**Task brief**
Reproduce the lines from the one bearing "body = build_vase(doc)" through the one bearing "imported = [obj", inclusive. Copy them exactly; include no other line.

**Data section**
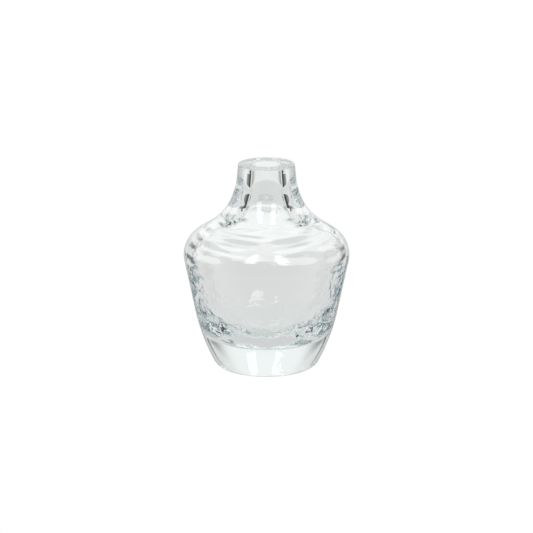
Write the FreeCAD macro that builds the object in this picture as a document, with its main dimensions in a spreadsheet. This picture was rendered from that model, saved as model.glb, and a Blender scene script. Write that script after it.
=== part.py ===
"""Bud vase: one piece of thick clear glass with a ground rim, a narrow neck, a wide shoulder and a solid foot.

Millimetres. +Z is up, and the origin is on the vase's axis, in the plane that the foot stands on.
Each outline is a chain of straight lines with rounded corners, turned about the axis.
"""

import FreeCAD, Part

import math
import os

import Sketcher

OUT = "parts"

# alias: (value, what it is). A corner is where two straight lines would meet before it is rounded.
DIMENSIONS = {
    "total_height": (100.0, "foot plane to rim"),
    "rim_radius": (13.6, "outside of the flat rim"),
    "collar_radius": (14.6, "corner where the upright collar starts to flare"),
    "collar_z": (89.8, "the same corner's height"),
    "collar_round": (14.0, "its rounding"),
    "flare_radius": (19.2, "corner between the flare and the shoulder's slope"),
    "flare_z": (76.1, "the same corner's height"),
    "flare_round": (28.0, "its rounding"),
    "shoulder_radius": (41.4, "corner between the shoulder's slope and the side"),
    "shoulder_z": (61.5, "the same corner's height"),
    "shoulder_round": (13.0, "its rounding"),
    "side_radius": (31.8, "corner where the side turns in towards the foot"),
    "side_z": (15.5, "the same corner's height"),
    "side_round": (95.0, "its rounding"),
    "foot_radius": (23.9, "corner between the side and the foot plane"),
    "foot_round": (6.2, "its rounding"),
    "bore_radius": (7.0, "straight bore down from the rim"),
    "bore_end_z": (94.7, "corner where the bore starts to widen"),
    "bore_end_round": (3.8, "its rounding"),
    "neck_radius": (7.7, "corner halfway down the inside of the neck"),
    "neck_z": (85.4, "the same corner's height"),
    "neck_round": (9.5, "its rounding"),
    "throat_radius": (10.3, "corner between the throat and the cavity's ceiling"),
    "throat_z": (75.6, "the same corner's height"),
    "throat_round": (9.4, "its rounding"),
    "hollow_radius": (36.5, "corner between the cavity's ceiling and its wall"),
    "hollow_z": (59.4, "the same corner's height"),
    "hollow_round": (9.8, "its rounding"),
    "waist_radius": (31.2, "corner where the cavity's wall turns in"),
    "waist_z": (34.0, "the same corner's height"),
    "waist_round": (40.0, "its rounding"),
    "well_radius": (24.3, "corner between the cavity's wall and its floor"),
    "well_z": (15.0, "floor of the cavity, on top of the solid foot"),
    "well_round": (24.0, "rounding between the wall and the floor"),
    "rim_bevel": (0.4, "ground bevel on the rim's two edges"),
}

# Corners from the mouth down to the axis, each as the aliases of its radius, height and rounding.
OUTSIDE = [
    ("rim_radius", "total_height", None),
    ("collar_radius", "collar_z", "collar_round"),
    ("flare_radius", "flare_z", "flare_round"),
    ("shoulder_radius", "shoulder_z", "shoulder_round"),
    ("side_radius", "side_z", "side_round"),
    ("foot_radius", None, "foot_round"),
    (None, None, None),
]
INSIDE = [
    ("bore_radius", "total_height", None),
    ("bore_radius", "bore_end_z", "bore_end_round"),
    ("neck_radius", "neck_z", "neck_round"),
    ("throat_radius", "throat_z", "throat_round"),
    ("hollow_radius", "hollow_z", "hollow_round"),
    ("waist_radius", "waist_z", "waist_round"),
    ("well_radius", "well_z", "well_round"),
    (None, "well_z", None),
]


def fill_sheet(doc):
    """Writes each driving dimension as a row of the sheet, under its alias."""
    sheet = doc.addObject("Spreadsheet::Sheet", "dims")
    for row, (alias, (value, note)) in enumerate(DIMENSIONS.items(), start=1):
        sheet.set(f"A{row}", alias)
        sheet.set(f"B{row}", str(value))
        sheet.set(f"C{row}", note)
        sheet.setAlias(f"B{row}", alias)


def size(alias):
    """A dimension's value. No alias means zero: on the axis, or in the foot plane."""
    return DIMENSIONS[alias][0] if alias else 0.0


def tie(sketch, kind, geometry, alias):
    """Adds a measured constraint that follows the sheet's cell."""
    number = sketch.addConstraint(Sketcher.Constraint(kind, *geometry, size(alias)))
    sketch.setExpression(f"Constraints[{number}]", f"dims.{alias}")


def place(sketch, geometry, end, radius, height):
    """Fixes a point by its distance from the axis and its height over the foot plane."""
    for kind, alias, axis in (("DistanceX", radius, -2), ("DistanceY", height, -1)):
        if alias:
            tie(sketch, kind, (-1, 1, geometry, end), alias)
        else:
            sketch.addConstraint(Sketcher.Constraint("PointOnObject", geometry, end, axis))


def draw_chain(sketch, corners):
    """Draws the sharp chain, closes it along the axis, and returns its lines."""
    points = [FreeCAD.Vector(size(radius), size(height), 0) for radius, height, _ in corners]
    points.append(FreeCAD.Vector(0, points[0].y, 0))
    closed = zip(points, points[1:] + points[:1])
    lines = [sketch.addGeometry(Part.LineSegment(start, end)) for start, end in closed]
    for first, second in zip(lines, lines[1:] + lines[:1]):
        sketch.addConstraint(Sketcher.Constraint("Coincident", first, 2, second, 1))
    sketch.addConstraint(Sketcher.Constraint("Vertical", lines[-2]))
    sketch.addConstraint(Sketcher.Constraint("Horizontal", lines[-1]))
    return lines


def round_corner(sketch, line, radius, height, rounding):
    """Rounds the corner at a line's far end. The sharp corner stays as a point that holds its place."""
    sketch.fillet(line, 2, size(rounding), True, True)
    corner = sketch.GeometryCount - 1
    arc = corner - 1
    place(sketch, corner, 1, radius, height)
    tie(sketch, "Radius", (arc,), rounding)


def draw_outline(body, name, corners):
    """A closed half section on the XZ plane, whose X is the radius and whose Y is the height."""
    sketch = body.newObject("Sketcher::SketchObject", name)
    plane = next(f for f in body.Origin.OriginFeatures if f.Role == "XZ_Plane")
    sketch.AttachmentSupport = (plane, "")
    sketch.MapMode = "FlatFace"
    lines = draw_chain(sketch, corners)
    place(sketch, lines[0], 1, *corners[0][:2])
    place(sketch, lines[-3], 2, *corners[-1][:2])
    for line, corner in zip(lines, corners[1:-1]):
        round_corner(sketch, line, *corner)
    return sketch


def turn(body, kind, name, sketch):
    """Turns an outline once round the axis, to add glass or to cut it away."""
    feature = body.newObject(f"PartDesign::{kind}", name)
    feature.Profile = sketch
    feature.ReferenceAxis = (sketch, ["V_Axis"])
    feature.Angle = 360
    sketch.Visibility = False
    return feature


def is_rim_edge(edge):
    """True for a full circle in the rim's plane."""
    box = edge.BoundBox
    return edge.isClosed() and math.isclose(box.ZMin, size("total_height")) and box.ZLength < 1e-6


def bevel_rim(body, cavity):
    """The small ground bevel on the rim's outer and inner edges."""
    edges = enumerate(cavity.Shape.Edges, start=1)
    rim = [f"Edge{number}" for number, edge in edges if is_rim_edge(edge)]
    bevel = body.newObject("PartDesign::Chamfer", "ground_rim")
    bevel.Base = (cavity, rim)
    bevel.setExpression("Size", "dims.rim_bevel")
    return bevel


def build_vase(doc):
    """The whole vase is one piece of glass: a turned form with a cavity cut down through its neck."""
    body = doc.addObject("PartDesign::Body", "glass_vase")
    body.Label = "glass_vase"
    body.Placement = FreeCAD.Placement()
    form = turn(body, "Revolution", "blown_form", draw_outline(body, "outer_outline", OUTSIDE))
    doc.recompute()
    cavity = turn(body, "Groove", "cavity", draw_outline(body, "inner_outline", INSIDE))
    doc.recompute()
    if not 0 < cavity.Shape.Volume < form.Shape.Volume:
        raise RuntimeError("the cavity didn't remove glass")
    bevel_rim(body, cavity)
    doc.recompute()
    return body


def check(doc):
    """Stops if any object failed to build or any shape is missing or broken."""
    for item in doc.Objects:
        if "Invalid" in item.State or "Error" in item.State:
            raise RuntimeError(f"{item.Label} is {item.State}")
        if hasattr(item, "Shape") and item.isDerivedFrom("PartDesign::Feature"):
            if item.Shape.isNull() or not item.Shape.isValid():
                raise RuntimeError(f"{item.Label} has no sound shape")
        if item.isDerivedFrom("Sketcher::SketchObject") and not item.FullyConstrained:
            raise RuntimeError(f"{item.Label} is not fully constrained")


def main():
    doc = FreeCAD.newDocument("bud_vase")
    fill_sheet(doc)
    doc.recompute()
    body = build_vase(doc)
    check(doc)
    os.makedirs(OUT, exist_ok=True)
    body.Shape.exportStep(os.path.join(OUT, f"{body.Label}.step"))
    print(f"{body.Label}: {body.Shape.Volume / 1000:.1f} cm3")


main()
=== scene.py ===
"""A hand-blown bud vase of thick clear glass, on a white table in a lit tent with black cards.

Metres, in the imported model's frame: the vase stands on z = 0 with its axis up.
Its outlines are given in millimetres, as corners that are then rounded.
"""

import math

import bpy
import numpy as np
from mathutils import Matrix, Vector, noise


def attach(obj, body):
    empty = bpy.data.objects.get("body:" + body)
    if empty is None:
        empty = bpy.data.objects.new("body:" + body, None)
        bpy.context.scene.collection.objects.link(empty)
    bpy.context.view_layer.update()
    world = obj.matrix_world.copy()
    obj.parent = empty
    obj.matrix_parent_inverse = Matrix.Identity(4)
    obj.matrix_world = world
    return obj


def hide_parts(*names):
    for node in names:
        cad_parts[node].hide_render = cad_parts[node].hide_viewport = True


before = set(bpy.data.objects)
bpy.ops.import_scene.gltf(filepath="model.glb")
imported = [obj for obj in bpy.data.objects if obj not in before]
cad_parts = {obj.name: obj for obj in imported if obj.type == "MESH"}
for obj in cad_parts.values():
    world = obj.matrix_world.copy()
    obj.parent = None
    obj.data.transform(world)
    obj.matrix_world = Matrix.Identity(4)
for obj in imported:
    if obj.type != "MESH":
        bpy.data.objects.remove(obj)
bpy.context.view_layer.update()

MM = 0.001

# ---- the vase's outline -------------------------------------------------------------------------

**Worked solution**
    body = build_vase(doc)
    check(doc)
    os.makedirs(OUT, exist_ok=True)
    body.Shape.exportStep(os.path.join(OUT, f"{body.Label}.step"))
    print(f"{body.Label}: {body.Shape.Volume / 1000:.1f} cm3")


main()
=== scene.py ===
"""A hand-blown bud vase of thick clear glass, on a white table in a lit tent with black cards.

Metres, in the imported model's frame: the vase stands on z = 0 with its axis up.
Its outlines are given in millimetres, as corners that are then rounded.
"""

import math

import bpy
import numpy as np
from mathutils import Matrix, Vector, noise


def attach(obj, body):
    empty = bpy.data.objects.get("body:" + body)
    if empty is None:
        empty = bpy.data.objects.new("body:" + body, None)
        bpy.context.scene.collection.objects.link(empty)
    bpy.context.view_layer.update()
    world = obj.matrix_world.copy()
    obj.parent = empty
    obj.matrix_parent_inverse = Matrix.Identity(4)
    obj.matrix_world = world
    return obj


def hide_parts(*names):
    for node in names:
        cad_parts[node].hide_render = cad_parts[node].hide_viewport = True


before = set(bpy.data.objects)
bpy.ops.import_scene.gltf(filepath="model.glb")
imported = [obj for obj in bpy.data.objects if obj not in before]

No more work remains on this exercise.